I read the other day about Friends for Families, a new “online matching service designed to help your family connect with other families in your area.” It’s similar to a site like Match.com, but instead of matching people for dates, it matches families wanting to meet other families for socializing. It matches them based on interests, viewpoints, ages of children, and a variety of other factors. Overall, it seems like a good idea. Certainly it’s been harder for my partner and I to socialize now that we have a child, and our lives are such that we move around a lot. I’ve met some people through my local moms group, but only a few with whom I feel I have much in common.
If you look at Friends for Families’ logo, however, you’ll notice it’s composed of two opposite-sex couples. I was thus going to write about how this is yet another example of “family” representations ignoring same-sex families, like the bathroom sign I wrote about last month.
Wanting to give Friends for Families a sporting chance before a flaming post, however, I decided to contact them to see if this was an oversight, and whether they were in fact open to including same-sex families in their service.
I received a very nice letter from CEO John McAuley, which he’s said I could reproduce below. (I’ve edited a bit for length.) He’s very open to including same-sex families, but could use some more feedback from us.
Our customer care guys sent this to me today and I wanted to personally respond. We gave this a lot of thought during the process of building our site. When we first began our research, we noticed lots of services already out there to help connect same-sex families. Surprisingly, there seemed to be more for same-sex families than for traditional families. So we didn’t see the need in the market. Do you see something different out there? Is there a real need for this kind of service for same-sex families that hasn’t already been addressed? If so, we would certainly be willing to discuss these with gay and lesbian couples that could help us better understand. The truth is that we don’t really have much direct experience with same-sex families so we need to be educated about the needs in that market. Let us know your thoughts. We anticipated these requests, just not this early. The fact that we have received it this early gives us the opportunity to learn more about the needs and issues with same-sex families. Thanks in advance for your feedback. Take care and let me know if I can answer any other questions.
I responded:
I think there are some services to connect same-sex families—various listservs and Meetup.com groups, for example, but nothing (to my knowledge) exactly like your service, which matches families on so many different variables. . . .
More importantly, while I may want to connect with other same-sex families, I’d also like to connect with opposite-sex families that have similar interests. A same-sex-only service may match me with other same-sex couples, but that’s it. Yes, I want to make sure some of my friends are same-sex couples, if only to show my son he’s not the only kid with two moms, but they don’t all have to be.
I don’t think it would take too much tweaking to make Friends for Families welcoming to all families. You’d need to let people indicate sexual orientation in their profiles, of course, but could treat it in the same way you do ethnicity—not as part of the scoring system, but so “Families who view your profile can decide if ethnicity [sexual orientation] is important to them.”

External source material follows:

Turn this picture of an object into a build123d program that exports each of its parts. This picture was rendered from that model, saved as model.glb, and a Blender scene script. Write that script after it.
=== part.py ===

You might also have to change a few labels/terms in your profile—though without actually signing up myself, I’m not able to be too specific. (E.g., if you say “Spouse,” say “Spouse/Partner” instead.) Your logo is a little problematic, as it is very opposite-sex specific. I’m not a graphic designer, so I don’t have any great suggestions here, but there’s probably a way to make a cluster of people look less gender specific, yet still like families. You might also mix in some images of same-sex families on your homepage.
And John replied again:
Something I want to touch on a bit is the fact that our service is intended to serve as a tool to make the process of finding friends easier and more efficient. . . .
One of the key niche markets we see this doing well in is any family group that is in the minority. It’s just tough for those families to find other similar families without the proper tools to do so. Same-sex families is a perfect example. So are racial minorities and families moving from other countries. Just imagine a family from China moving to a remote part of Alabama. It seems logical to think they would be ecstatic if they had the tools to find the one other Chinese family that may be living in the same area. It’s not that we only want people to meet people just like their family, it’s just we know some things are “must-haves” when it comes to building strong relationships with other families.

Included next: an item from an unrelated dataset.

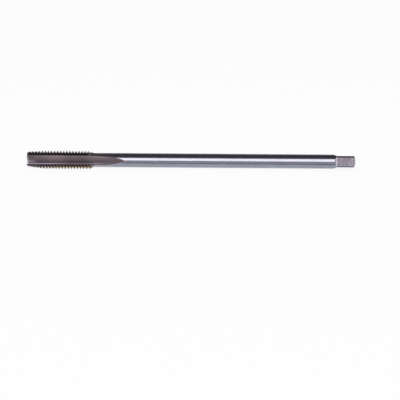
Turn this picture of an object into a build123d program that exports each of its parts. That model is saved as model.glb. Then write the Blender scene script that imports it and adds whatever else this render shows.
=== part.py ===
from build123d import *
from math import acos, cos, degrees, floor, hypot, pi, radians, sin, sqrt, tan
import os

os.makedirs("parts", exist_ok=True)

# Long-shank machine tap, ground from one bar of tool steel.
# Millimetres. The tool axis is X: the cutting end face is at X = 0 and the drive
# square at the far end of +X. The tool lies on the edges of the two threaded lands
# beside the flute that points straight down, so Z is up and the axis is level.

# Length along the axis
OVERALL_LENGTH = 160.0
THREAD_LENGTH = 30.2        # from the cutting end face to the last full crest
LEAD_LENGTH = 8.0           # tapered entry
FLUTE_STRAIGHT = 31.0       # level bottom of a flute, before it runs out
SQUARE_LENGTH = 8.5         # flat part of the drive square

# Diameters
MAJOR_D = 9.0
LEAD_START_D = 7.7
SHANK_D = 7.0
WEB_D = 4.1                 # solid core left between the flutes

# Thread: right hand, 60 degree V with flat crest and root
PITCH = 1.5
FLANK_ANGLE = 60.0
THREAD_DEPTH = 0.92
ROOT_FLAT = 0.25
GROOVE_OVERRUN = 0.08       # the groove is cut from just above the crest
GROOVE_START = 0.5          # first groove on the top land, from the cutting end face
THREAD_BACK_ANGLE = 35.0    # cone from the last crest down to the shank
NECK_ROUND = 4.0            # round between that cone and the shank, times their step
THREAD_RUNOUT = 0.3         # the groove goes on past the last full crest

# Flutes, seen along +X with the flute on top: cutting face on -Y, heel on +Y
FLUTE_COUNT = 3
FLUTE_OPENING = 77.0        # degrees between cutting edge and heel at the crest
FLUTE_DOWN = 180.0          # the first flute points straight down
RAKE = 4.0                  # the cutting face leans back from the radius
FLUTE_ROOT_R = 0.35
FLUTE_BACK_R = 4.5
WHEEL_R = 94.0              # the grinding wheel leaves this arc where a flute ends

# Relief of the lead: each land is lower at its heel than at its cutting edge
LEAD_RELIEF = 0.65          # at the cutting end face, none at the end of the lead

# Ends
TIP_CHAMFER = 0.3
CENTRE_D = 2.2              # mouth of the 60 degree centre hole in either end
CENTRE_PILOT_D = 1.0
CENTRE_PILOT_DEPTH = 1.6
CENTRE_ANGLE = 60.0
END_ROUND = 0.9
SQUARE_ACROSS_FLATS = 5.5
SQUARE_RUNOUT_R = 2.0       # the cutter leaves this arc behind each flat
SQUARE_ROLL = 34.0          # degrees, first flat towards -Y and up

# Room by which a cutting shape reaches past the metal that it removes
OVERCUT = 1.0

MAJOR_R = MAJOR_D / 2
LEAD_START_R = LEAD_START_D / 2
SHANK_R = SHANK_D / 2
ROOT_R = MAJOR_R - THREAD_DEPTH
WEB_R = WEB_D / 2
FLUTE_PITCH_ANGLE = 360.0 / FLUTE_COUNT
LAND_ANGLE = FLUTE_PITCH_ANGLE - FLUTE_OPENING


def turned_blank():
    """The bar as turned: lead cone, thread blank, neck and shank."""
    step = MAJOR_R - SHANK_R
    cone_length = step / tan(radians(THREAD_BACK_ANGLE))
    with BuildPart() as blank:
        with BuildSketch(Plane.XZ):
            with BuildLine():
                outline = [
                    (0, 0),
                    (0, LEAD_START_R),
                    (LEAD_LENGTH, MAJOR_R),
                    (THREAD_LENGTH, MAJOR_R),
                    (THREAD_LENGTH + cone_length, SHANK_R),
                    (OVERALL_LENGTH, SHANK_R),
                    (OVERALL_LENGTH, 0),
                ]
                turns = [0, TIP_CHAMFER, 0, 0, NECK_ROUND * step, END_ROUND, 0]
                FilletPolyline(*outline, radius=turns, close=True)
            make_face()
        revolve(axis=Axis.X)
    return blank.part


def centre_hole(end_x, outward):
    """A 60 degree female centre with its pilot; outward is -1 or +1 along X."""
    mouth_r = CENTRE_D / 2
    pilot_r = CENTRE_PILOT_D / 2
    cone_depth = (mouth_r - pilot_r) / tan(radians(CENTRE_ANGLE / 2))
    with BuildPart() as hole:
        with BuildSketch(Plane.XZ):
            with BuildLine():
                Polyline(
                    (end_x, 0),
                    (end_x, mouth_r),
                    (end_x - outward * cone_depth, pilot_r),
                    (end_x - outward * (cone_depth + CENTRE_PILOT_DEPTH), pilot_r),
                    (end_x - outward * (cone_depth + CENTRE_PILOT_DEPTH), 0),
                    close=True,
                )
            make_face()
        revolve(axis=Axis.X)
    return hole.part


def thread_chaser(land):
    """The grooves of one land: a comb of V teeth swept along the helix.

    The comb reaches from inside the flute ahead of the land to inside the one
    behind it. Land 0 is on top and the next ones follow by right-hand turns.
    """
    comb_angle = LAND_ANGLE + FLUTE_OPENING / 2
    comb_advance = PITCH * comb_angle / 360
    outer_r = MAJOR_R + GROOVE_OVERRUN
    root_half = ROOT_FLAT / 2
    mouth_half = root_half + (outer_r - ROOT_R) * tan(radians(FLANK_ANGLE / 2))
    first_x = (GROOVE_START + land * PITCH / FLUTE_COUNT) % PITCH - PITCH
    groove_count = 1 + floor((THREAD_LENGTH + THREAD_RUNOUT - first_x) / PITCH)
    comb = []
    for number in range(groove_count):
        x = first_x + number * PITCH
        comb.append((x - mouth_half, outer_r))
        comb.append((x - root_half, ROOT_R))
        comb.append((x + root_half, ROOT_R))
        comb.append((x + mouth_half, outer_r))
    comb.append((x + mouth_half, outer_r + OVERCUT))
    comb.append((first_x - mouth_half, outer_r + OVERCUT))
    with BuildPart() as chaser:
        with BuildLine():
            Helix(PITCH, comb_advance, ROOT_R, direction=(1, 0, 0))
        with BuildSketch(Plane.XZ):
            with BuildLine():
                Polyline(*comb, close=True)
            make_face()
        sweep(is_frenet=True)
    centred = Pos(-comb_advance / 2, 0, 0) * Rot(X=-comb_angle / 2) * chaser.part
    return Rot(X=land * FLUTE_PITCH_ANGLE) * centred


def flute_section():
    """Ground section of one flute in Y and Z, with the flute on top."""
    half = radians(FLUTE_OPENING / 2)
    lean = radians(FLUTE_OPENING / 2 - RAKE)
    edge = Vector(-MAJOR_R * sin(half), MAJOR_R * cos(half))
    heel = Vector(MAJOR_R * sin(half), MAJOR_R * cos(half))
    # The back arc passes through the heel and touches the core.
    centre_distance = WEB_R + FLUTE_BACK_R
    swing = acos(
        (centre_distance**2 + MAJOR_R**2 - FLUTE_BACK_R**2) / (2 * centre_distance * MAJOR_R)
    )
    back_centre = Vector(centre_distance * sin(half - swing), centre_distance * cos(half - swing))
    # The root arc touches the cutting face and the back arc from inside.
    inward = Vector(sin(lean), -cos(lean))
    off_face = Vector(cos(lean), sin(lean))
    start = edge + off_face * FLUTE_ROOT_R
    gap = start - back_centre
    reach = -gap.dot(inward) + sqrt(
        gap.dot(inward) ** 2 - gap.dot(gap) + (FLUTE_BACK_R - FLUTE_ROOT_R) ** 2
    )
    root_centre = start + inward * reach
    on_face = edge + inward * reach
    on_back = back_centre + (root_centre - back_centre).normalized() * FLUTE_BACK_R
    # Beyond the crest both walls go on straight, clear of the metal.
    heel_wall = Vector(heel.Y - back_centre.Y, back_centre.X - heel.X).normalized()
    heel_wall = heel_wall * (1 if heel_wall.Y > 0 else -1)
    edge_out = edge - inward * OVERCUT
    heel_out = heel + heel_wall * OVERCUT
    top = MAJOR_R + OVERCUT
    root_mid = root_centre + ((on_face + on_back) / 2 - root_centre).normalized() * FLUTE_ROOT_R
    back_mid = back_centre + ((on_back + heel) / 2 - back_centre).normalized() * FLUTE_BACK_R
    with BuildSketch(Plane.YZ) as section:
        with BuildLine():
            Line(edge_out, on_face)
            ThreePointArc(on_face, root_mid, on_back)
            ThreePointArc(on_back, back_mid, heel)
            Polyline(heel, heel_out, (heel_out.X, top), (edge_out.X, top), edge_out)
        make_face()
    return section.sketch.face()


def flute_cutter():
    """Straight flute, then the arc along which the wheel lifts out of the shank."""
    section = flute_section()
    straight = extrude(
        Location((-OVERCUT, 0, 0)) * section, amount=OVERCUT + FLUTE_STRAIGHT, dir=(1, 0, 0)
    )
    lift_angle = degrees(acos(1 - (MAJOR_R - WEB_R + OVERCUT) / WHEEL_R))
    wheel_axis = Axis((FLUTE_STRAIGHT, 0, WEB_R + WHEEL_R), (0, -1, 0))
    runout = revolve(Location((FLUTE_STRAIGHT, 0, 0)) * section, wheel_axis, lift_angle)
    return straight + runout


def relief_cutter():
    """Takes the lead of one land down towards its heel.

    What stays is inside a cone whose axis leans: at the cutting end face it is off
    the tool axis, ahead of the cutting edge, and it meets the tool axis where the
    lead ends. The flute ahead of the edge is on top.
    """
    offset = LEAD_RELIEF / sin(radians(LAND_ANGLE))
    edge_angle = radians(FLUTE_OPENING / 2)
    # Unit vector at the cutting edge, square to its radius and ahead of the land.
    ahead = Vector(0, cos(edge_angle), sin(edge_angle))
    tip_centre = ahead * offset
    lead_end = Vector(LEAD_LENGTH, 0, 0)
    cone_height = (lead_end - tip_centre).length
    tip_r = hypot(LEAD_START_R, offset)
    slope = (MAJOR_R - tip_r) / cone_height
    axis_dir = (lead_end - tip_centre).normalized()
    kept = Plane(origin=tip_centre - axis_dir * OVERCUT, z_dir=axis_dir) * Cone(
        tip_r - slope * OVERCUT,
        MAJOR_R + slope * OVERCUT,
        cone_height + 2 * OVERCUT,
        align=(Align.CENTER, Align.CENTER, Align.MIN),
    )
    # A wedge over the land, from inside one flute to inside the next.
    margin = FLUTE_OPENING / 4
    with BuildPart() as wedge:
        with BuildSketch(Plane.XZ):
            with Locations((-OVERCUT / 2, WEB_R)):
                Rectangle(
                    LEAD_LENGTH + OVERCUT / 2,
                    MAJOR_R - WEB_R + OVERCUT,
                    align=(Align.MIN, Align.MIN),
                )
        revolve(axis=Axis.X, revolution_arc=LAND_ANGLE + 2 * margin)
    # The wedge starts over the top and grows from +Z towards -Y.
    land_start = FLUTE_OPENING / 2 - margin
    return Rot(X=land_start) * wedge.part - kept


def square_cutter():
    """Clears one side of the drive square, with the arc of the cutter behind it."""
    flat_r = SQUARE_ACROSS_FLATS / 2
    start_x = OVERALL_LENGTH - SQUARE_LENGTH
    arc_centre_r = flat_r + SQUARE_RUNOUT_R
    top = arc_centre_r + OVERCUT
    with BuildPart() as cutter:
        with BuildSketch(Plane.XZ):
            with BuildLine():
                Line((OVERALL_LENGTH + OVERCUT, flat_r), (start_x, flat_r))
                arc_end = (start_x - SQUARE_RUNOUT_R, arc_centre_r)
                ThreePointArc(
                    (start_x, flat_r),
                    (
                        start_x - SQUARE_RUNOUT_R * sin(pi / 4),
                        arc_centre_r - SQUARE_RUNOUT_R * cos(pi / 4),
                    ),
                    arc_end,
                )
                Polyline(
                    arc_end,
                    (start_x - SQUARE_RUNOUT_R, top),
                    (OVERALL_LENGTH + OVERCUT, top),
                    (OVERALL_LENGTH + OVERCUT, flat_r),
                )
            make_face()
        extrude(amount=SHANK_D, both=True)
    return cutter.part


def thread_tap():
    tap = turned_blank()
    tap -= centre_hole(0, -1)
    tap -= centre_hole(OVERALL_LENGTH, 1)
    flute = flute_cutter()
    relief = relief_cutter()
    for number in range(FLUTE_COUNT):
        turn = Rot(X=FLUTE_DOWN + number * FLUTE_PITCH_ANGLE)
        tap -= turn * flute
        tap -= turn * relief
    side = square_cutter()
    for number in range(4):
        tap -= Rot(X=90 - SQUARE_ROLL + number * 90) * side
    for land in range(FLUTE_COUNT):
        tap -= thread_chaser(land)
    return tap


tap = thread_tap()
tap.label = "thread_tap"
export_step(tap, "parts/thread_tap.step")
print("solids", len(tap.solids()), "volume", round(tap.volume, 2), "valid", tap.is_valid)
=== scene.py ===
import math

import bpy
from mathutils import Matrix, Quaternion, Vector


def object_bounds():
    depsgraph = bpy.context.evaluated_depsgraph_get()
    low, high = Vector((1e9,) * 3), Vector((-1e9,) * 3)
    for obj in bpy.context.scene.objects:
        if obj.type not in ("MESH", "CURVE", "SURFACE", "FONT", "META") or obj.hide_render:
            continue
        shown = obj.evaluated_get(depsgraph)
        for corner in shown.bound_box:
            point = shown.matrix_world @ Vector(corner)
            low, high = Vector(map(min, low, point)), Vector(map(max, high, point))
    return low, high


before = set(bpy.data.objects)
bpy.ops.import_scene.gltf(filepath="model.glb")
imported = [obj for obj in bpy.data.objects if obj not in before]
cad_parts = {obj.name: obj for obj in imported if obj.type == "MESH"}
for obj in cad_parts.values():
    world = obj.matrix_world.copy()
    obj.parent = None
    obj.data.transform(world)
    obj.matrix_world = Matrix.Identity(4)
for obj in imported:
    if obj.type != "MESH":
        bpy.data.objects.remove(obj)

# The part's frame: the cutting end face is at x = 0, the drive square at the far end
# of +X, the tool lies along X and -Y is the side that the camera sees. Metres.
MM = 0.001
cad_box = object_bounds()
LOW, HIGH = cad_box
LENGTH = HIGH.x
SHANK_R = 3.5 * MM
THREAD_END_X = 30.5 * MM
FLUTE_END_X = 48.0 * MM
SQUARE_X = LENGTH - 10.0 * MM


# ---------------------------------------------------------------- camera
def make_camera():
    data = bpy.data.cameras.new("camera")
    data.sensor_width = 36.0
    data.lens = 63.3
    data.clip_start = 0.01
    data.clip_end = 20.0
    camera = bpy.data.objects.new("camera", data)
    camera.location = (84.50 * MM, -285.04 * MM, 195.90 * MM)
    camera.rotation_mode = "QUATERNION"
    look_down = math.radians(37.7)
    roll = math.radians(0.41)
    camera.rotation_quaternion = (
        Quaternion((1, 0, 0), math.pi / 2 - look_down) @ Quaternion((0, 0, 1), roll)
    )
    bpy.context.collection.objects.link(camera)
    bpy.context.scene.camera = camera


# ---------------------------------------------------------------- finishes
# Each pair is where a smooth step has its 0 and its 1.
# Cut surfaces lie under the shank's skin, or face away from outwards (1) and endways (1).
UNDER_SKIN_R = (SHANK_R - 0.02 * MM, SHANK_R - 0.08 * MM)
WALL_OUTWARD = (0.8, 0.7)
WALL_ENDWAYS = (0.4, 0.3)
# How rough each finish is, and how much more than the shank
SHANK_ROUGHNESS = 0.2
FLUTE_ROUGHER = 0.14
HAZE_ROUGHER = 0.06
THREAD_ROUGHER = 0.12
SQUARE_ROUGHER = 0.15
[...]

. . . . We’re obviously excited about the product, we want to tell people all about it and we want feedback from every type of family out there to make our site the best it can be.
With that, I open it up to you, dear readers. Can you answer any of John’s questions or give him any other feedback? Would you or anyone you know find a service like Friends for Families useful? Or was his first reaction right in that same-sex families already have our own networks and would find little value in this?
(Thanks to Techcrunch for the initial sighting.)
While I’m in Scotland and therefore a bit irrelevant to this discussion in terms of location, I just thought I’d add that I think it’s a great idea to include same sex families on this site.
Here in Edinburgh there is absolutely nothing like it. I don’t know any other lesbians offline, let alone any with kids, and would be thrilled to have access to such a useful site.